Until he was taken to the hospital on Kútvölgyi Road, the professor was also startled to wakefulness every night by the unpleasant noise. Still, he slept a lot both during the day and at night, perhaps because of immoderate doses of medicine; he slept very soundly and if awakened was barely conscious of himself. Or he may have been conscious of something entirely different. He would sit in the dark, staring at the lights trembling and shadows shifting across the spines of his books. From the time his wife no longer put up with him in their conjugal bed, a good ten years earlier, he had been made to withdraw to his study, filled with books and papers, and onto the sofa that once had been only a place for an afternoon nap or snoozes during breaks from his work. No one knew whether he still remembered things like naps or work. His condition had been deteriorating rapidly and unstoppably for months, and then one day it suddenly leveled off. As if the process might be reversible, after all, bits of memory sometimes revived, and then quite unexpectedly he caught a glance of himself in his own situation. He stood among his books, sat at his cleared and cleaned-off desk, and wept.
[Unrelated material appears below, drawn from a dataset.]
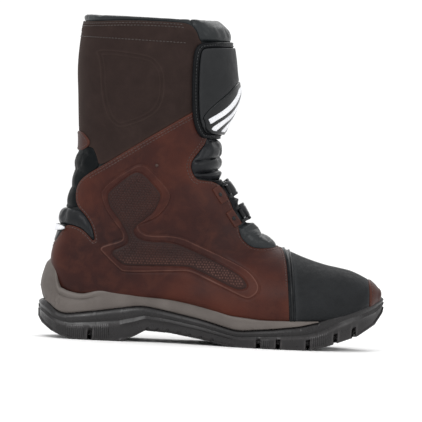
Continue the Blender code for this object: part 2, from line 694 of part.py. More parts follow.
def make_shaft():
    for side in ("medial", "lateral"):
        settle(panel(f"{side}_ankle_panel", OILED_LEATHER, LEATHER, [ABOVE_FLEX, QUARTER], side))
        settle(panel(f"{side}_calf_panel", SUEDE, LEATHER, [CALF], side,
                     [(BACK_STAY, "both"), (QUARTER, "both")]))
    settle(panel("back_stay", OILED_LEATHER, LEATHER, [BACK_STAY]))
    settle(panel("collar", BLACK_PLASTIC, COLLAR, [COLLAR_AREA], "both",
                 [(CALF, "both"), (SHIN_GUSSET, "both")]))
    settle(panel("shin_gusset", BLACK_FABRIC, LEATHER, [SHIN_GUSSET], "both"))
    settle(panel("shaft_lining", LINING_MESH, SHAFT_LINING, [ABOVE_FLEX], "both", [(COLLAR_AREA, "both")]))
    settle(panel("loop_tape", BLACK_FABRIC, LOOP_TAPE, [CLOSURE_STRIP], "lateral"))


def make_shin_flap():
    """The closure flap with its piping, shin plate, badge and hook tape."""
    flap = panel("flap", BLACK_FABRIC, FLAP, [FLAP_LATERAL])
    settle(cut(flap, side_cutter(BEHIND_FLAP_MEDIAL, "medial half"), "DIFFERENCE"))
    settle(panel("hook_tape", BLACK_FABRIC, HOOK_TAPE, [CLOSURE_STRIP], "lateral"))
    piping = panel("flap_piping", BLACK_PLASTIC, FLAP_PIPING, [FLAP_LATERAL])
    cut(piping, side_cutter(BEHIND_FLAP_MEDIAL, "medial half"), "DIFFERENCE")
    cut(piping, side_cutter(PIPING_INNER_MEDIAL, "medial"), "DIFFERENCE")
    settle(cut(piping, side_cutter(PIPING_INNER_LATERAL, "lateral half"), "DIFFERENCE"))
    settle(panel("shin_plate", BLACK_GRIP, FLAP_PLATE, [PLATE_AREA]))
    settle(panel("shin_badge", BLACK_PLASTIC, FLAP_PLATE, [BADGE_AREA], "both", [(PLATE_AREA, "both")]))


# -------------------------------------------------------------- straps, buckles
def band_outline(front, start, end, half_width):
    """A straight strip in side view, measured back from a front point."""
    x, z = front
    along = np.array(STRAP_DIRECTION)
    across = np.array((-along[1], along[0]))
    middle = np.array((x, z))
    corners = ((start, 1), (end, 1), (end, -1), (start, -1))
    return [tuple(middle + along * place + across * half_width * side) for place, side in corners]


def strap_seats(front, pin_back):
    """Seats of the medial strap hinge and of the lateral buckle."""
    x, z = front
    along_x, along_z = STRAP_DIRECTION
    medial = Seat(x + along_x * ANCHOR_BACK, z + along_z * ANCHOR_BACK, -1)
    lateral = Seat(x + along_x * pin_back, z + along_z * pin_back, 1)
    return medial, lateral


def both_sides(near, far):
    """The two spans across a seat that lie between two distances from its middle."""
    return (-far, -near), (near, far)


def make_strap(name, front, pin_back):
    """One instep strap, with the hinge knuckle at its medial end."""
    medial, _ = strap_seats(front, pin_back)
    area = band_outline(front, -STRAP_WRAP, pin_back + STRAP_END, STRAP_HALF_WIDTH)
    strap = panel(f"{name}_strap", BLACK_PLASTIC, STRAP, [area])
    beyond_hinge = band_outline(front, ANCHOR_BACK - 0.5, 120, 40)
    cut(strap, side_cutter(beyond_hinge, "medial half"), "DIFFERENCE")
    for across in both_sides(KNUCKLE_HALF + KNUCKLE_SIDE_GAP, CLEAR):
        cut(strap, seat_box(medial, (-STRAP_NECK, 12), across, (-4, 12)), "DIFFERENCE")
    cut(strap, seat_box(medial, (-STRAP_STOP, 12), (-CLEAR, CLEAR), (-4, 12)), "DIFFERENCE")
    knuckle = seat_rod(medial, KNUCKLE_RADIUS, 0, (-KNUCKLE_HALF, KNUCKLE_HALF), PIN_HEIGHT)
    cut(strap, knuckle, "UNION")
    cut(strap, seat_rod(medial, PIN_RADIUS + GAP, 0, (-CLEAR, CLEAR), PIN_HEIGHT), "DIFFERENCE")
    settle(strap)


def make_strap_anchor(name, front, pin_back):
    """The plate riveted to the medial quarter, its two ears and the hinge pin."""
    medial, _ = strap_seats(front, pin_back)
    seat_rod(medial, PIN_RADIUS, 0, (-EAR_OUTER, EAR_OUTER), PIN_HEIGHT, f"{name}_strap_pin", PARTS, STEEL)
    area = band_outline(front, ANCHOR_BACK - 2, ANCHOR_BACK + ANCHOR_LENGTH, STRAP_HALF_WIDTH)
    anchor = panel(f"{name}_strap_anchor", BLACK_PLASTIC, STRAP_PLATE, [area], "medial")
    cut(anchor, seat_box(medial, (-30, ANCHOR_START), (-CLEAR, CLEAR), (-5, 15)), "DIFFERENCE")
    for across in both_sides(KNUCKLE_HALF + EAR_SIDE_GAP, EAR_OUTER):
        cut(anchor, seat_rod(medial, KNUCKLE_RADIUS, 0, across, PIN_HEIGHT), "UNION")
        cut(anchor, seat_box(medial, EAR_FOOT, across, (1.0, PIN_HEIGHT + 1.2)), "UNION")
    cut(anchor, seat_rod(medial, PIN_RADIUS + GAP, 0, (-CLEAR, CLEAR), PIN_HEIGHT), "DIFFERENCE")
    settle(anchor)


def make_buckle(name, front, pin_back):
    """The lateral catch on the leather, and the frame, pin and lever it takes."""
    _, lateral = strap_seats(front, pin_back)
    start, end = CATCH_SPAN
    area = band_outline(front, pin_back + start, pin_back + end, CATCH_HALF_WIDTH)
    settle(panel(f"{name}_catch", BLACK_PLASTIC, STRAP, [area], "lateral"))

    width = (-FRAME_HALF_WIDTH, FRAME_HALF_WIDTH)
    frame = seat_box(lateral, FRAME_SPAN, width, FRAME_HEIGHTS, f"{name}_buckle_frame", PARTS, BLACK_PLASTIC)
    hollow = seat_box(lateral, (-CLEAR, CLEAR), (-FRAME_INNER, FRAME_INNER), (FRAME_FLOOR, CLEAR))
    cut(frame, hollow, "DIFFERENCE")
    cut(frame, seat_rod(lateral, PIN_RADIUS + GAP, 0, (-CLEAR, CLEAR), LEVER_PIN_HEIGHT), "DIFFERENCE")
    settle(frame)
    seat_rod(lateral, PIN_RADIUS, 0, width, LEVER_PIN_HEIGHT, f"{name}_lever_pin", PARTS, STEEL)

    width = (-LEVER_HALF_WIDTH, LEVER_HALF_WIDTH)
    lever = seat_box(lateral, (0, LEVER_LENGTH), width, LEVER_HEIGHTS, f"{name}_lever", PARTS, BLACK_PLASTIC)
    cut(lever, seat_rod(lateral, KNUCKLE_RADIUS - 0.2, 0, width, LEVER_PIN_HEIGHT), "UNION")
    cut(lever, seat_rod(lateral, PIN_RADIUS + GAP, 0, (-CLEAR, CLEAR), LEVER_PIN_HEIGHT), "DIFFERENCE")
    settle(lever)


# ------------------------------------------------------------------ joint axes
SHAFT_PIECES = (
    "medial_ankle_panel", "lateral_ankle_panel", "medial_calf_panel", "lateral_calf_panel", "back_stay",
    "collar", "shin_gusset", "shaft_lining", "loop_tape",
)
FLAP_PIECES = ("flap", "flap_piping", "shin_plate", "shin_badge", "hook_tape")
FLAP_HINGE = ((61.0, 262.0), (61.6, 212.0))
FLAP_HINGE_HEIGHT = 5.0


def hang(axis_name, place, direction, pieces, parent=None):
    """Parent the pieces to an empty that lies on their joint's axis."""
    axis = bpy.data.objects.new(axis_name, None)
    PARTS.objects.link(axis)
    axis.empty_display_size = 0.02
    axis.rotation_euler = direction.to_track_quat("Z", "Y").to_euler()
    axis.location = place * MM
    bpy.context.view_layer.update()
    if parent:
        keep = axis.matrix_world.copy()
        axis.parent = parent
        axis.matrix_parent_inverse = parent.matrix_world.inverted()
        axis.matrix_basis = keep
        bpy.context.view_layer.update()
    for name in pieces:
        piece = bpy.data.objects[name]
        piece.parent = axis
        piece.matrix_parent_inverse = axis.matrix_world.inverted()
    return axis


def hang_moving_pieces():
    ankle = hang("ankle_axis", Vector((PIVOT[0], 0, PIVOT[1])), Vector((0, 1, 0)), SHAFT_PIECES)
    ends = []
    for x, z in FLAP_HINGE:
        place, normal = on_skin(x, z, -1)
        ends.append(place + normal * FLAP_HINGE_HEIGHT)
    hang("flap_axis", (ends[0] + ends[1]) / 2, (ends[1] - ends[0]).normalized(), FLAP_PIECES, ankle)
    for name, front, pin_back in STRAPS:
        medial, lateral = strap_seats(front, pin_back)
        strap = hang(f"{name}_strap_axis", medial.point(0, 0, PIN_HEIGHT), medial.out.cross(medial.along),
                     (f"{name}_strap", f"{name}_buckle_frame", f"{name}_lever_pin"))
        hang(f"{name}_lever_axis", lateral.point(0, 0, LEVER_PIN_HEIGHT), lateral.along.cross(lateral.out),
             (f"{name}_lever",), strap)


make_sole()
make_inner_sole()
make_foot_upper()
make_toe_piping()
make_bellows()
make_shaft()
make_shin_flap()
for strap_name, strap_front, strap_pin in STRAPS:
    make_strap(strap_name, strap_front, strap_pin)
    make_strap_anchor(strap_name, strap_front, strap_pin)
    make_buckle(strap_name, strap_front, strap_pin)
hang_moving_pieces()
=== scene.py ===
"""Visual model of a left touring boot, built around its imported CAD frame.

Lengths are in millimetres until a mesh is made.  Every leather and textile
piece is cut from one lofted surface, the last, by an outline in the side view.
"""

import math

import bmesh
import bpy
import numpy as np
from mathutils import Matrix, Vector
from mathutils.kdtree import KDTree
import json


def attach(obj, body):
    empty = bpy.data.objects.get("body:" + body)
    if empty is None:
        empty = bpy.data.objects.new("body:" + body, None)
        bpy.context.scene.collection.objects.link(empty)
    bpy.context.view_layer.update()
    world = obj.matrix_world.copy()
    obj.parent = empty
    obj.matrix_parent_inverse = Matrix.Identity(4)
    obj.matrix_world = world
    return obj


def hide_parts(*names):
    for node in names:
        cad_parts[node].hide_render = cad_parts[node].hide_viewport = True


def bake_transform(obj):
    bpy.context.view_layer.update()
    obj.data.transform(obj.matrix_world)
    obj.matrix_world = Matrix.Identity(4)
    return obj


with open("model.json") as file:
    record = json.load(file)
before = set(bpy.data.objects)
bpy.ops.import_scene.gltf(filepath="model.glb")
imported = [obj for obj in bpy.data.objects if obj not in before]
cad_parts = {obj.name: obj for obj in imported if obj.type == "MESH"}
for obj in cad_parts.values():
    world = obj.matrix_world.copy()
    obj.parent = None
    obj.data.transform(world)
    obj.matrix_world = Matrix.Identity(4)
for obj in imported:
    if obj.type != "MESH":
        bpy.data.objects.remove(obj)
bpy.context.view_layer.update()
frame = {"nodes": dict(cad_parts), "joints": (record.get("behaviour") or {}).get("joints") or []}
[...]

One of the most brilliant minds of the age coming undone under his family’s eyes, and all as the consequence of one attack. The news was received with incredulity even by those who thought he had used his mental abilities exclusively for evil purposes, in the service of brutal authorities, which is why so many hated him, considered him spineless, held him in contempt. Now he was flat on his back. In a case like this, however, even gloating subsides because the sight of mental deterioration clearly declares that what a person knows and thinks is not necessarily his to command.
Sometimes he would appear in his white nightshirt, hesitantly, in one of the rooms. He would speak quietly or mumble to himself. He didn’t know who the different beings might be who were sleeping all over the place in the various rooms or suddenly turning on lights to blind him. They did it deliberately. Quickly he would ask for water. He had to be on guard; otherwise, they would surely confuse him. He begged their pardon, but he hadn’t learned to find his way around this apartment. As if in his conscious mind he had another home. They showed him where the toilet was. They would support him, guide him, give him water, help him urinate, and then at some point they would leave him on his own again.